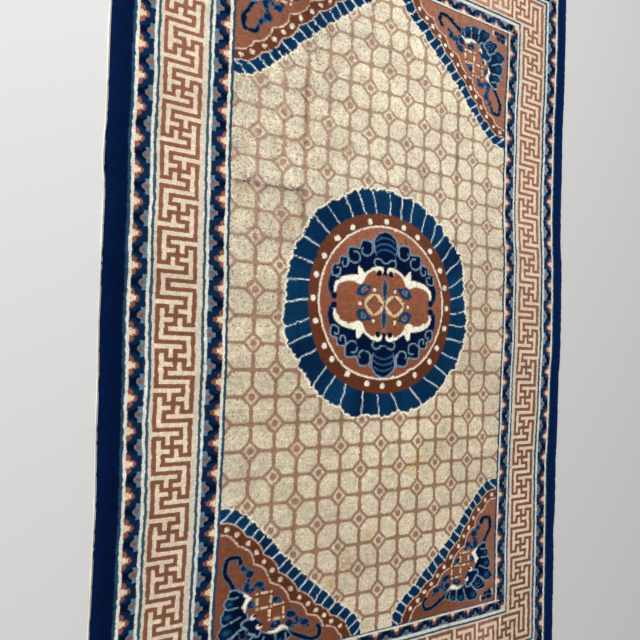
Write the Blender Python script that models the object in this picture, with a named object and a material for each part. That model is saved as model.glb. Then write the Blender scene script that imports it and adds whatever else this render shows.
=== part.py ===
"""A hand-knotted wool rug with a lattice field, a round medallion and a fret border.

It lies flat, with its design's long way along Y and its underside on z = 0. The rug is one
piece of cloth, so it is one closed solid: a flat woven foundation whose cord-like rim shows
all round, with the pile standing on it. Sizes are counted in squares of the field's lattice,
as the design is, and turned into metres by SQUARE.
"""

import math

import bmesh
import bpy

for old in list(bpy.data.objects):
    bpy.data.objects.remove(old, do_unlink=True)

# Driving sizes: the lattice square in metres, and the rug's reach from the middle of its
# pattern to its sides and ends, in squares
SQUARE = 0.067
REACH_SIDE = 11.45
REACH_UPPER = 17.80
REACH_LOWER = 17.20

# The edge's section, from where the underside leaves the floor, over the rim's cord and up
# the side of the pile: how far in from the outline, and how high, in metres
EDGE_SECTION = (
    (0.0010, 0.0000),
    (0.0000, 0.0015),
    (0.0012, 0.0033),
    (0.0042, 0.0036),
    (0.0052, 0.0066),
    (0.0075, 0.0090),
    (0.0130, 0.0100),
)
PILE_TOP = EDGE_SECTION[-1][1]

# No side is straight. Each row gives how far the left and the right side stand out from
# their mean line at one place along the rug, in squares
SIDE_STATIONS = (
    # along, left, right
    (-17.2, -0.17, -0.38),
    (-12.0, -0.17, -0.34),
    (-8.0, -0.17, -0.22),
    (-4.0, -0.07, -0.09),
    (-1.0, 0.02, 0.06),
    (2.6, 0.05, 0.12),
    (3.8, 0.08, 0.02),
    (5.0, 0.10, 0.00),
    (9.0, 0.15, 0.08),
    (14.0, 0.17, 0.25),
    (17.8, 0.17, 0.30),
)
SIDE_DEPTH_FROM, SIDE_DEPTH_FULL = 4.0, 7.0

# How the ends wander, as amplitude, wavelength and phase, in squares
END_WAVES = ((0.035, 12.0, 1.0), (0.015, 4.6, 0.3))
WAVE_DEPTH = 3.0

# Two short places out of line: a swelling of the left side and a bay in the right one
LEFT_SWELLING_AT, LEFT_SWELLING = 4.1, 0.05
RIGHT_BAY_AT, RIGHT_BAY = -10.9, 0.05
OUT_OF_LINE_LENGTH = 0.6
OUT_OF_LINE_DEPTH = 1.0

CORNER_PULL, CORNER_RADIUS = 0.05, 0.45

# Two old folding lines lie along the rug as shallow troughs
FOLDS_AT = (-4.25, 3.75)
FOLD_DEPTH = 0.0009
FOLD_HALF_WIDTH = 0.30

# The pile's own unevenness
SWELL = 0.0005
SWELL_LENGTHS = (5.3, 7.1)

# Faces across and along the even part of the top, between the edge sections
MIDDLE_COLUMNS = 22
MIDDLE_ROWS = 36


def smooth_step(value, low, high):
    share = min(1.0, max(0.0, (value - low) / (high - low)))
    return share * share * (3.0 - 2.0 * share)


def bell(distance, width):
    return math.exp(-((distance / width) ** 2))


def waves(along, parts):
    total = 0.0
    for size, length, phase in parts:
        total += size * math.sin(2.0 * math.pi * along / length + phase)
    return total


def side_drift(along):
    """How far the left and the right side stand out from their mean line."""
    at = min(max(along, SIDE_STATIONS[0][0]), SIDE_STATIONS[-1][0])
    for low, high in zip(SIDE_STATIONS, SIDE_STATIONS[1:]):
        if at <= high[0]:
            share = smooth_step(at, low[0], high[0])
            return [low[side] + share * (high[side] - low[side]) for side in (1, 2)]
    return SIDE_STATIONS[-1][1:]


def warped(across, along):
    """Where a point of the even design lies in the rug as woven, in squares."""
    from_left = across + REACH_SIDE
    from_right = REACH_SIDE - across
    from_upper = REACH_UPPER - along
    from_lower = along + REACH_LOWER
    left, right = side_drift(along)
    depth = smooth_step(abs(across), SIDE_DEPTH_FROM, SIDE_DEPTH_FULL)
    x = across + depth * (right if across > 0.0 else -left)
    y = along
    y += waves(across, END_WAVES) * bell(from_upper, WAVE_DEPTH)
    y += waves(-across, END_WAVES) * bell(from_lower, WAVE_DEPTH)
    at_swelling = bell(along - LEFT_SWELLING_AT, OUT_OF_LINE_LENGTH)
    at_bay = bell(along - RIGHT_BAY_AT, OUT_OF_LINE_LENGTH)
    x -= LEFT_SWELLING * at_swelling * bell(from_left, OUT_OF_LINE_DEPTH)
    x -= RIGHT_BAY * at_bay * bell(from_right, OUT_OF_LINE_DEPTH)
    for toward_x, near_x in ((1.0, from_left), (-1.0, from_right)):
        for toward_y, near_y in ((-1.0, from_upper), (1.0, from_lower)):
            pull = CORNER_PULL * bell(math.hypot(near_x, near_y), CORNER_RADIUS)
            x += toward_x * pull
            y += toward_y * pull
    return x, y


def unevenness(across, along, inset):
    """How far the pile's top lies above or below its even height, in metres."""
    turn_across = 2.0 * math.pi * across / SWELL_LENGTHS[0]
    turn_along = 2.0 * math.pi * along / SWELL_LENGTHS[1]
    swell = SWELL * math.sin(turn_across) * math.cos(turn_along)
    fold = sum(FOLD_DEPTH * bell(across - at, FOLD_HALF_WIDTH) for at in FOLDS_AT)
    inside = smooth_step(inset, EDGE_SECTION[-2][0], 4.0 * EDGE_SECTION[-1][0])
    return (swell - fold) * inside


def lines(start, stop, middle, extra=()):
    """Places of the grid's lines from one outline to the other, in squares."""
    insets = [inset / SQUARE for inset, _ in EDGE_SECTION[1:]]
    first = [start + inset for inset in insets]
    last = [stop - inset for inset in reversed(insets)]
    step = (last[0] - first[-1]) / middle
    even = [first[-1] + step * count for count in range(1, middle)]
    kept = [place for place in even if all(abs(place - at) > FOLD_HALF_WIDTH for at in extra)]
    return sorted(first + kept + list(extra) + last)


def section_height(inset):
    """The edge section's height at one of its own insets, or the pile's top further in."""
    for at, height in EDGE_SECTION[1:]:
        if inset < at + 0.0001:
            return height
    return PILE_TOP


def fold_lines():
    """Grid lines along each fold: its bottom and its two shoulders."""
    return [at + side * FOLD_HALF_WIDTH for at in FOLDS_AT for side in (-1.0, 0.0, 1.0)]


def rug_mesh():
    columns = lines(-REACH_SIDE, REACH_SIDE, MIDDLE_COLUMNS, fold_lines())
    rows = lines(-REACH_LOWER, REACH_UPPER, MIDDLE_ROWS)
    bm = bmesh.new()
    bmesh.ops.create_grid(bm, x_segments=len(columns) - 1, y_segments=len(rows) - 1, size=1.0)
    bm.verts.ensure_lookup_table()

    # The grid's points come row by row, so each one's column and row follow from its number
    under = {}
    for number, vert in enumerate(bm.verts):
        across = columns[number % len(columns)]
        along = rows[number // len(columns)]
        to_sides = REACH_SIDE - abs(across)
        to_ends = min(REACH_UPPER - along, along + REACH_LOWER)
        inset = SQUARE * min(to_sides, to_ends)
        x, y = warped(across, along)
        height = section_height(inset) + unevenness(across, along, inset)
        vert.co = (x * SQUARE, y * SQUARE, height)

        # The point of the underside that belongs to a point of the outline
        tuck = EDGE_SECTION[0][0] / SQUARE
        low_across = min(max(across, -REACH_SIDE + tuck), REACH_SIDE - tuck)
        low_along = min(max(along, -REACH_LOWER + tuck), REACH_UPPER - tuck)
        x, y = warped(low_across, low_along)
        under[vert] = (x * SQUARE, y * SQUARE, 0.0)

    outline = [edge for edge in bm.edges if edge.is_boundary]
    partners = {}
    for edge in outline:
        for vert in edge.verts:
            partners[vert.co.copy().freeze()] = under[vert]
    extruded = bmesh.ops.extrude_edge_only(bm, edges=outline)["geom"]
    for vert in (item for item in extruded if isinstance(item, bmesh.types.BMVert)):
        vert.co = partners[vert.co.copy().freeze()]
    bmesh.ops.holes_fill(bm, edges=[edge for edge in bm.edges if edge.is_boundary], sides=0)
    bmesh.ops.recalc_face_normals(bm, faces=bm.faces)

    mesh = bpy.data.meshes.new("rug")
    bm.to_mesh(mesh)
    bm.free()
    return mesh


def centre_on_origin(mesh):
    """Puts the middle of the rug's box over the origin."""
    xs = [vert.co.x for vert in mesh.vertices]
    ys = [vert.co.y for vert in mesh.vertices]
    shift_x = -(min(xs) + max(xs)) / 2.0
    shift_y = -(min(ys) + max(ys)) / 2.0
    for vert in mesh.vertices:
        vert.co.x += shift_x
        vert.co.y += shift_y


def wool():
    """Sheared wool in the field's yellow beige, the largest of its colours."""
    material = bpy.data.materials.new("wool")
    material.use_nodes = True
    shader = material.node_tree.nodes["Principled BSDF"]
    shader.inputs["Base Color"].default_value = (0.62, 0.53, 0.34, 1.0)
    shader.inputs["Roughness"].default_value = 0.95
    shader.inputs["Metallic"].default_value = 0.0
    return material


def build():
    mesh = rug_mesh()
    centre_on_origin(mesh)
    mesh.materials.append(wool())
    mesh.shade_smooth()
    mesh.set_sharp_from_angle(angle=math.radians(50.0))
    rug = bpy.data.objects.new("rug", mesh)
    bpy.context.collection.objects.link(rug)


build()
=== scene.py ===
"""A hand-knotted wool rug lying flat on a pale floor.

The rug is made as a weaver makes it. A woven cotton ground lies on the floor, with a wrapped
cord along each long side. On it stands the sheared pile, with a face for every knot. The
pattern is worked out knot by knot: the borders by counting knots from the middle, the
medallion and the corner pieces by drawing their forms. The knots then take their places in
the rug as woven, where no line is quite straight.
"""

import itertools
import math

import bpy
import mathutils
import numpy as np
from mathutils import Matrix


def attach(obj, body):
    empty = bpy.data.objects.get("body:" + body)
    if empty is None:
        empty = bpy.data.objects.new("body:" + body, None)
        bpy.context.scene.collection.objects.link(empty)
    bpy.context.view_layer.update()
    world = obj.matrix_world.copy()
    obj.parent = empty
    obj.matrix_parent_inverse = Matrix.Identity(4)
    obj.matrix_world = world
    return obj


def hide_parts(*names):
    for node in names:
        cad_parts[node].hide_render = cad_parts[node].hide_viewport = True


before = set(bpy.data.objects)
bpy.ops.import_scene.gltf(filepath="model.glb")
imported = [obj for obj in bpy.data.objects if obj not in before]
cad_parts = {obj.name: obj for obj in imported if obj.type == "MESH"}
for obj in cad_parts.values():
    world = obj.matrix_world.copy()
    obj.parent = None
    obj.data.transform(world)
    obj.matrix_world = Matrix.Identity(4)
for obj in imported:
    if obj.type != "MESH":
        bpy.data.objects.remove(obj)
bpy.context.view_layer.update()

# Sizes shared with the solid: the lattice square in metres, and the reach in squares
SQUARE = 0.067
REACH_SIDE = 11.45
REACH_UPPER = 17.8
REACH_LOWER = 17.2
PILE_TOP = 0.01

# Knots in one square, and from the middle to the edge of the pile
KNOTS_ACROSS = 19.0
KNOTS_ALONG = 20.2
KNOT = 1.0 / KNOTS_ACROSS
KNOT_EDGE = 0.65
HALF_COLUMNS = 217
HALF_ROWS = 356

# How far the weave has drifted sideways, in squares, at places along the rug. Each row gives
# the left edge, the left and right rims of the field, the right outer line, the right edge
DRIFT = (
    # along, left edge, left rim, right rim, right line, right edge
    (-17.2, 0.17, -0.05, -0.33, -0.36, -0.38),
    (-12.0, 0.17, -0.06, -0.3, -0.31, -0.34),
    (-8.0, 0.17, 0.03, -0.24, -0.28, -0.22),
    (-4.0, 0.07, 0.05, -0.1, -0.09, -0.09),
    (-1.0, -0.02, 0.02, 0.02, 0.08, 0.06),
    (2.6, -0.05, -0.07, 0.06, 0.13, 0.12),
    (3.8, -0.08, -0.1, -0.04, 0.05, 0.02),
    (5.0, -0.1, -0.13, -0.1, 0.0, 0.0),
    (9.0, -0.15, -0.15, -0.03, 0.08, 0.08),
    (14.0, -0.17, -0.15, 0.1, 0.27, 0.25),
    (17.8, -0.17, -0.15, 0.12, 0.3, 0.3),
)
FIELD_RIM = 7.25
FIELD_END = 13.8
OUTER_LINE = 10.67
DRIFT_FROM = 4.0
END_WAVES = ((0.035, 12.0, 1.0), (0.015, 4.6, 0.3))
WAVE_DEPTH = 3.0
LEFT_SWELLING_AT, LEFT_SWELLING = 4.1, 0.05
RIGHT_BAY_AT, RIGHT_BAY = -10.9, 0.05
OUT_OF_LINE_LENGTH = 0.6
OUT_OF_LINE_DEPTH = 1.0
CORNER_PULL, CORNER_RADIUS = 0.05, 0.45

# The right border's bands are not as wide as the left one's: how far they stand out from
# the left one's places, in knots, by how far from the middle they lie, in squares
RIGHT_STRAY = (
    # from the middle, outward
    (6.6, 0.0), (7.05, 1.5), (7.22, 1.3), (7.9, 0.0), (8.32, -1.0), (9.25, -0.9), (9.58, -0.4),
    (9.92, 1.0), (10.55, 1.8), (10.8, 1.6), (11.39, 0.0),
)

# Where rows of knots lie along the rug: the lower half was beaten tighter than the upper
ROW_PLACES = (
    # rows from the middle, squares upward, squares downward
    (0.0, 0.0, 0.0), (60.0, 2.97, 3.07), (121.0, 5.99, 6.09), (182.0, 9.01, 9.0),
    (242.0, 11.98, 11.77), (282.5, 13.98, 13.56), (301.5, 14.92, 14.41), (328.5, 16.34, 15.79),
    (356.5, 17.73, 17.13),
)

FOLDS_AT = (-4.25, 3.75)
FOLD_DEPTH = 0.0009
FOLD_HALF_WIDTH = 0.3
SWELL = 0.0005
SWELL_LENGTHS = (5.3, 7.1)

# How far inside the edge, in metres, the unevenness begins and is whole
UNEVEN_FROM = (0.0075, 0.052)

# The borders, by the first column or row of each band counted from the middle
SIDE_BANDS = (134, 136, 138, 149, 151, 153, 157, 184, 186, 188, 190, 200, 202, 204, 218)
END_BANDS = (283, 284, 286, 295, 298, 300, 302, 329, 331, 333, 335, 344, 346, 347, 357)
BAND_NAMES = (
    "field", "teal", "border white", "inner guard", "border white", "blue", "margin", "fret",
    "margin", "blue", "border white", "outer guard", "border white", "teal", "navy",
)
FRET_CELL = 3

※

PROMPT - Output exactly the lines of the material above from the one containing "obj.matrix_parent_inverse = Matrix.Identity(4)" up to and including the one containing "PILE_TOP = 0.01".

OUTPUT -
    obj.matrix_parent_inverse = Matrix.Identity(4)
    obj.matrix_world = world
    return obj


def hide_parts(*names):
    for node in names:
        cad_parts[node].hide_render = cad_parts[node].hide_viewport = True


before = set(bpy.data.objects)
bpy.ops.import_scene.gltf(filepath="model.glb")
imported = [obj for obj in bpy.data.objects if obj not in before]
cad_parts = {obj.name: obj for obj in imported if obj.type == "MESH"}
for obj in cad_parts.values():
    world = obj.matrix_world.copy()
    obj.parent = None
    obj.data.transform(world)
    obj.matrix_world = Matrix.Identity(4)
for obj in imported:
    if obj.type != "MESH":
        bpy.data.objects.remove(obj)
bpy.context.view_layer.update()

# Sizes shared with the solid: the lattice square in metres, and the reach in squares
SQUARE = 0.067
REACH_SIDE = 11.45
REACH_UPPER = 17.8
REACH_LOWER = 17.2
PILE_TOP = 0.01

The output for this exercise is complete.